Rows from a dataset
###

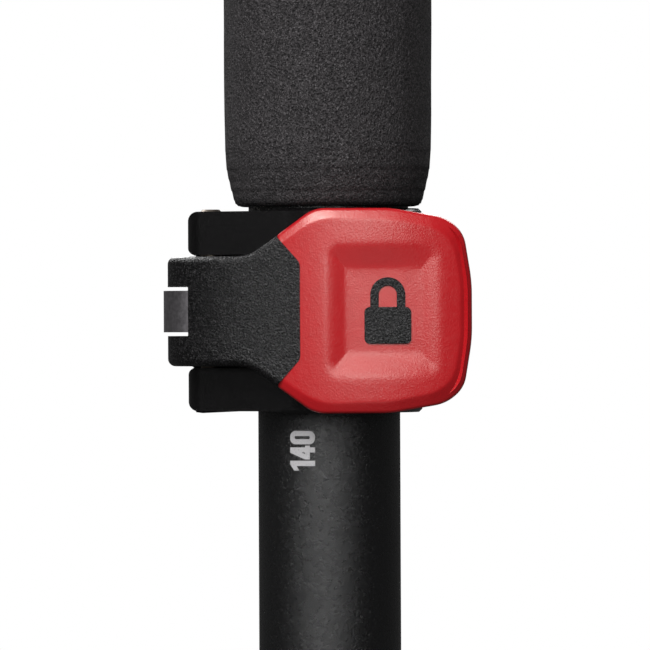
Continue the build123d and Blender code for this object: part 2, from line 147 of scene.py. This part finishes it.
class Finish:
    """A procedural material in object coordinates, which are the frame's metres."""

    def __init__(self, name, **sockets):
        self.material = bpy.data.materials.new(name)
        self.material.use_nodes = True
        self.tree = self.material.node_tree
        self.shader = self.tree.nodes["Principled BSDF"]
        self.coords = self.tree.nodes.new("ShaderNodeTexCoord").outputs["Object"]
        for socket, value in sockets.items():
            self.shader.inputs[socket.replace("_", " ")].default_value = value
        self.normal = None

    def connect(self, value, target):
        """Links an output socket to the target, or sets a plain value on it."""
        if isinstance(value, bpy.types.NodeSocket):
            self.tree.links.new(value, target)
        else:
            target.default_value = value

    def node(self, kind, **inputs):
        made = self.tree.nodes.new(kind)
        for socket, value in inputs.items():
            self.connect(value, made.inputs[socket.replace("_", " ")])
        return made

    def noise(self, size_mm, detail=3.0, roughness=0.5):
        """Noise with features about size_mm across, from 0 to 1."""
        made = self.node("ShaderNodeTexNoise", Vector=self.coords, Scale=1.0 / (size_mm * MM),
                         Detail=detail, Roughness=roughness)
        return made.outputs["Fac"]

    def cells(self, size_mm):
        """Distance to the middle of cells about size_mm across."""
        made = self.node("ShaderNodeTexVoronoi", Vector=self.coords, Scale=1.0 / (size_mm * MM))
        return made.outputs["Distance"]

    def ramp(self, value, low, high, low_out=0.0, high_out=1.0):
        """Value taken from the range low to high over to low_out to high_out, and held there."""
        made = self.node("ShaderNodeMapRange", Value=value, From_Min=low, From_Max=high,
                         To_Min=low_out, To_Max=high_out)
        made.clamp = True
        return made.outputs["Result"]

    def mix_colour(self, factor, first, second):
        made = self.tree.nodes.new("ShaderNodeMix")
        made.data_type = "RGBA"
        self.connect(factor, made.inputs[MIX_FACTOR])
        for value, number in ((first, MIX_FIRST), (second, MIX_SECOND)):
            is_socket = isinstance(value, bpy.types.NodeSocket)
            self.connect(value if is_socket else (*value, 1), made.inputs[number])
        return made.outputs[MIX_RESULT]

    def maths(self, operation, first, second):
        made = self.tree.nodes.new("ShaderNodeMath")
        made.operation = operation
        self.connect(first, made.inputs[0])
        self.connect(second, made.inputs[1])
        return made.outputs[0]

    def colour(self, socket):
        self.tree.links.new(socket, self.shader.inputs["Base Color"])

    def uneven_roughness(self, size_mm, detail, low, high):
        """Roughness that drifts between low and high in patches about size_mm across."""
        patches = self.ramp(self.noise(size_mm, detail), 0.3, 0.7, low, high)
        self.tree.links.new(patches, self.shader.inputs["Roughness"])

    def bump(self, height, depth_mm):
        """Adds relief depth_mm deep to what is already on the surface."""
        inputs = {"Height": height, "Distance": depth_mm * MM, "Strength": 1.0}
        if self.normal is not None:
            inputs["Normal"] = self.normal
        made = self.node("ShaderNodeBump", **inputs)
        self.normal = made.outputs["Normal"]
        self.tree.links.new(self.normal, self.shader.inputs["Normal"])


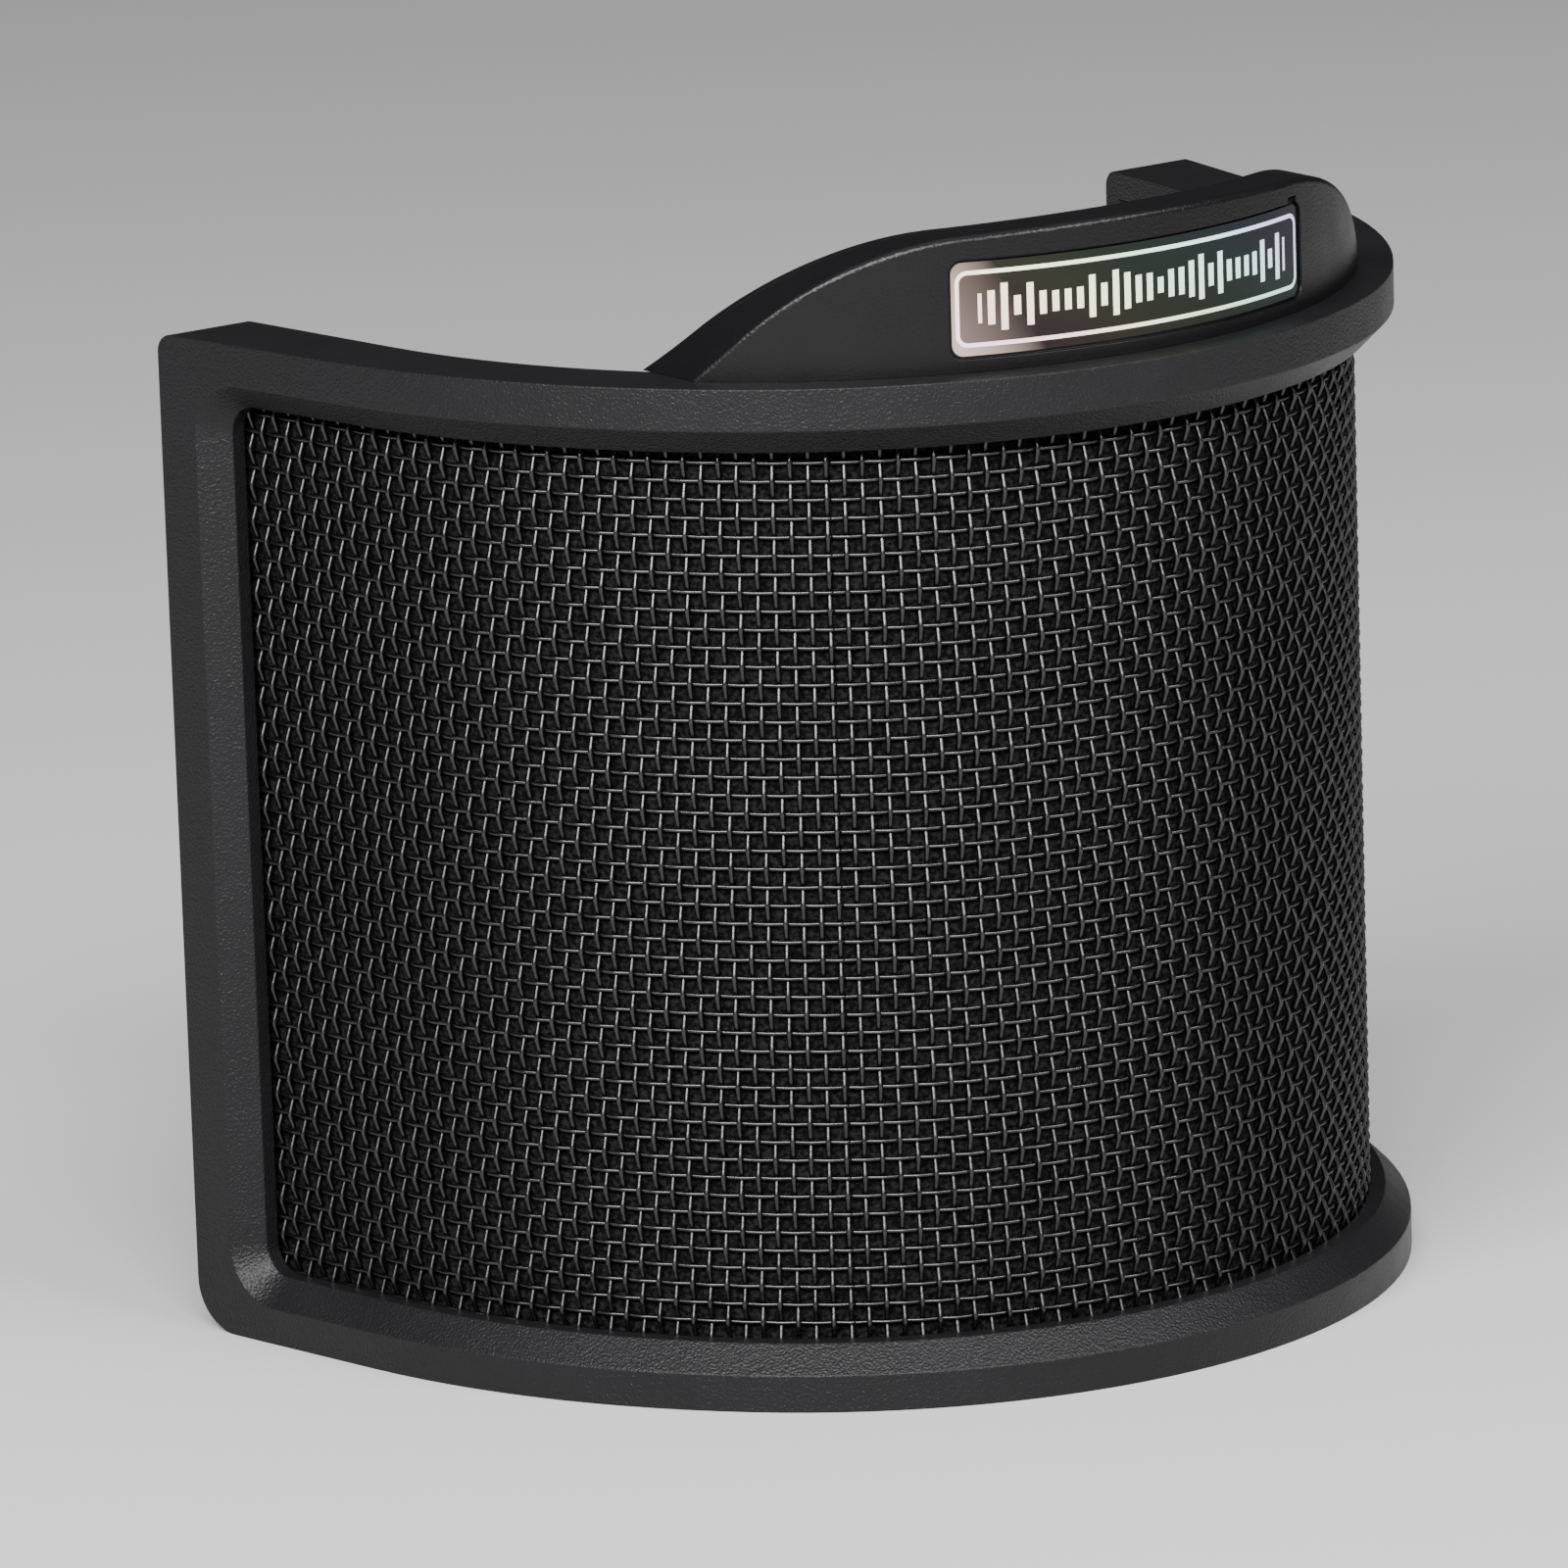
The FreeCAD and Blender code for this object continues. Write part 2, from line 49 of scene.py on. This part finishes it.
CLOTH_BOTTOM = 0.0030
CLOTH_TOP = 0.1146
CLOTH_END = 0.1203           # along the cloth from its middle

# ---- wire cloth ----
ROW_PITCH = 0.002117         # between wires that run along the shield
COLUMN_PITCH = 0.002007      # between upright wires
ROW_RADIUS = 0.00022
COLUMN_RADIUS = 0.00029
ROW_CRIMP = 0.00012          # how far each wire swings off the cloth's middle
COLUMN_CRIMP = 0.00039
CLOTH_FORWARD = 0.00010      # the cloth's middle stands this far in front of the sheet's
ROW_RISE = 0.00035           # height of the lowest row above a whole number of pitches
ROW_TILT = -0.0052           # rise of the rows per metre along the cloth
COLUMN_START = 0.00065       # distance of the middle upright wire from the cloth's middle
WIRE_SIDES = 6
SAMPLES_PER_PITCH = 6

# The cloth is in three sections, side by side. Their edges pass between two upright wires.
SECTION_EDGE = 19.5 * COLUMN_PITCH
CLOTH_SECTIONS = {
    "left": (-CLOTH_END, -SECTION_EDGE),
    "middle": (-SECTION_EDGE, SECTION_EDGE),
    "right": (SECTION_EDGE, CLOTH_END),
}

# ---- label ----
LABEL_RADIUS = 0.0615        # its front face, from the shield's axis
LABEL_MIDDLE_Z = 0.12515
OUTLINE_HALF_WIDTH = 0.0249
OUTLINE_HALF_HEIGHT = 0.0041
OUTLINE_CORNER = 0.0012
OUTLINE_HALF_STROKE = 0.00024
BAR_PITCH = 0.00155
BAR_HALF_WIDTH = 0.00042
BAR_LEAST_HALF_HEIGHT = 0.0009
BAR_EXTRA_HALF_HEIGHT = 0.0019
BAR_ROW_HALF_LENGTH = 0.0225
BAR_WAVES = (1.3, 0.37)      # radians per bar of the two waves that set the bars' heights
RAINBOW_ALONG = 13.0         # turns of hue per metre along the label
RAINBOW_UP = 25.0            # turns of hue per metre of height
RAINBOW_MIDDLE = 0.30        # hue at the label's middle
# Painted reflection: the film is painted lighter and warmer towards its left end, in place of the
# sheen of the light on it.
PAINTED_SHEEN_FULL_AT = -0.0270           # the painted warm sheen, a painted reflection of the light, is full here, along the label
PAINTED_SHEEN_GONE_AT = -0.0175          # and has faded out here
PAINTED_SHEEN_SLANT = 0.6
PAINTED_SHEEN_COLOUR = (0.36, 0.27, 0.23, 1.0)

# ---- textures, in cells per metre ----
GRAIN_SCALE = 3200.0
PATCH_SCALE = 45.0
GLOSS_SCALE = 160.0
WIRE_SCALE = 650.0
PORE_SCALE = 1500.0
WEB_SCALE = 1700.0
DUST_SCALE = 900.0
FILM_SCALE = 300.0
FLOOR_SCALE = 3.0
THREAD_PITCH = 0.0007        # metres between like threads of the rear screen's weave

# ---- camera ----
CAMERA_TARGET = Vector((-0.0342, -0.0158, 0.069))
CAMERA_AZIMUTH = math.radians(-36.65)
CAMERA_ELEVATION = math.radians(13.57)
CAMERA_ROLL = math.radians(1.8)
CAMERA_DISTANCE = 1.343
CAMERA_LENS = 272.9
CAMERA_SENSOR = 36.0
CAMERA_NEAREST = 0.05
CAMERA_FARTHEST = 50.0

# ---- floor and light ----
FLOOR_HALF_SIDE = 6.0
LIGHT_TARGET = (0.0, 0.0, 0.06)
WORLD_COLOUR = (0.95, 0.97, 1.0, 1.0)
WORLD_STRENGTH = 0.04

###

- [YOUR TASK] Copy whichever lines in the listing above contain the word "code".

- [SOLUTION]
Continue the build123d and Blender code for this object: part 2, from line 147 of scene.py. This part finishes it.
The FreeCAD and Blender code for this object continues. Write part 2, from line 49 of scene.py on. This part finishes it.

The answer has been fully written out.